■ **Task to complete**
Write out, exactly as given, every line from the one holding "Reconstruct the object" to the one holding "import Module from 'manifold-3d';", including both.

>>>>

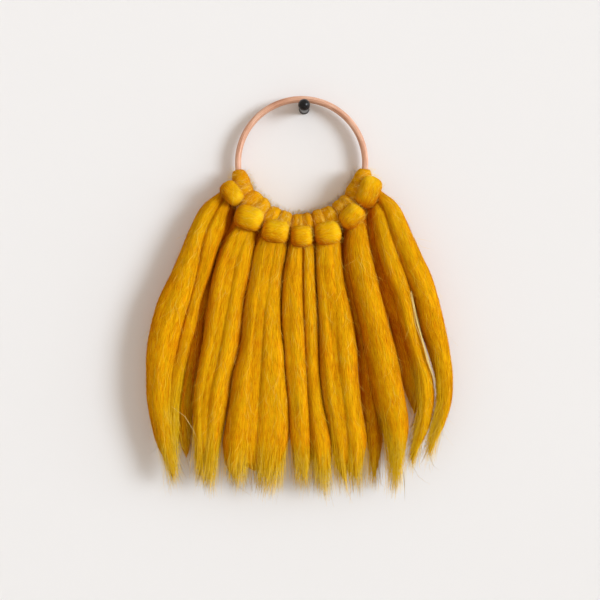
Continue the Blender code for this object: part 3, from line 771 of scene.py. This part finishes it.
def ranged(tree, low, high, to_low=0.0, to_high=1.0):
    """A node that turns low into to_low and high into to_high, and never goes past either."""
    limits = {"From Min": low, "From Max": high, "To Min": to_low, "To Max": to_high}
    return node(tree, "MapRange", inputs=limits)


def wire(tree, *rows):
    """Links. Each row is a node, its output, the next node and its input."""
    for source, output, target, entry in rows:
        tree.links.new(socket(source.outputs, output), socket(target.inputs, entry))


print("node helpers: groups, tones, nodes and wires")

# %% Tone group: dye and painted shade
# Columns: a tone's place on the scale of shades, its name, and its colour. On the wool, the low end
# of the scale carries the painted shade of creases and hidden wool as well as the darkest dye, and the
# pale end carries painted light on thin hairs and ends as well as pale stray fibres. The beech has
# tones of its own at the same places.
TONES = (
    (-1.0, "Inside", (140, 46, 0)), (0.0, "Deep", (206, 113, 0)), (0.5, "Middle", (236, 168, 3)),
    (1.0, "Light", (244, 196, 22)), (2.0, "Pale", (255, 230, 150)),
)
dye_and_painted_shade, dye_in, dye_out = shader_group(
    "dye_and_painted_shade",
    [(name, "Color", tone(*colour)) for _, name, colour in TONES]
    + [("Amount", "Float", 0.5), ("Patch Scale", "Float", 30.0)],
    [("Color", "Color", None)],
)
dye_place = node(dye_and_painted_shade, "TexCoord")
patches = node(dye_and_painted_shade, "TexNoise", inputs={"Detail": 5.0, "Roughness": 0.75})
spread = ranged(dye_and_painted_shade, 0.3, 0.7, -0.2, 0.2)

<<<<
>>>>

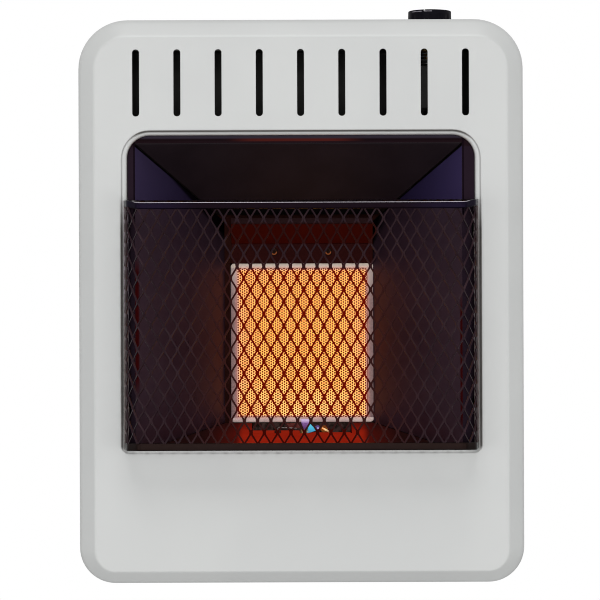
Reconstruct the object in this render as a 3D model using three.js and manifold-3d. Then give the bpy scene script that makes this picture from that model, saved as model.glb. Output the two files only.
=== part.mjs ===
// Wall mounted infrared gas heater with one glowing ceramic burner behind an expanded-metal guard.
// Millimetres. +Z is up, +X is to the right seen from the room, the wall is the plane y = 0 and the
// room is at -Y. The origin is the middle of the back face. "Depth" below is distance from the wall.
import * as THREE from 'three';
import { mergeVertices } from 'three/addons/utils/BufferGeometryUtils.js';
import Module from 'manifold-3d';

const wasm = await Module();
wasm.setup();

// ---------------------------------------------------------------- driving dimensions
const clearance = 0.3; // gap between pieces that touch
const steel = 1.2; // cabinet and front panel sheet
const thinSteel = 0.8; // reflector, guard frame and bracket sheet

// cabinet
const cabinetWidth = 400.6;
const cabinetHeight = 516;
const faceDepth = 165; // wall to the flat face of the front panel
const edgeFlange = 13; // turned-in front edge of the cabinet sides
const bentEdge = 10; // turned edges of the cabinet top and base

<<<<

■ **Output of the task**
Reconstruct the object in this render as a 3D model using three.js and manifold-3d. Then give the bpy scene script that makes this picture from that model, saved as model.glb. Output the two files only.
=== part.mjs ===
// Wall mounted infrared gas heater with one glowing ceramic burner behind an expanded-metal guard.
// Millimetres. +Z is up, +X is to the right seen from the room, the wall is the plane y = 0 and the
// room is at -Y. The origin is the middle of the back face. "Depth" below is distance from the wall.
import * as THREE from 'three';
import { mergeVertices } from 'three/addons/utils/BufferGeometryUtils.js';
import Module from 'manifold-3d';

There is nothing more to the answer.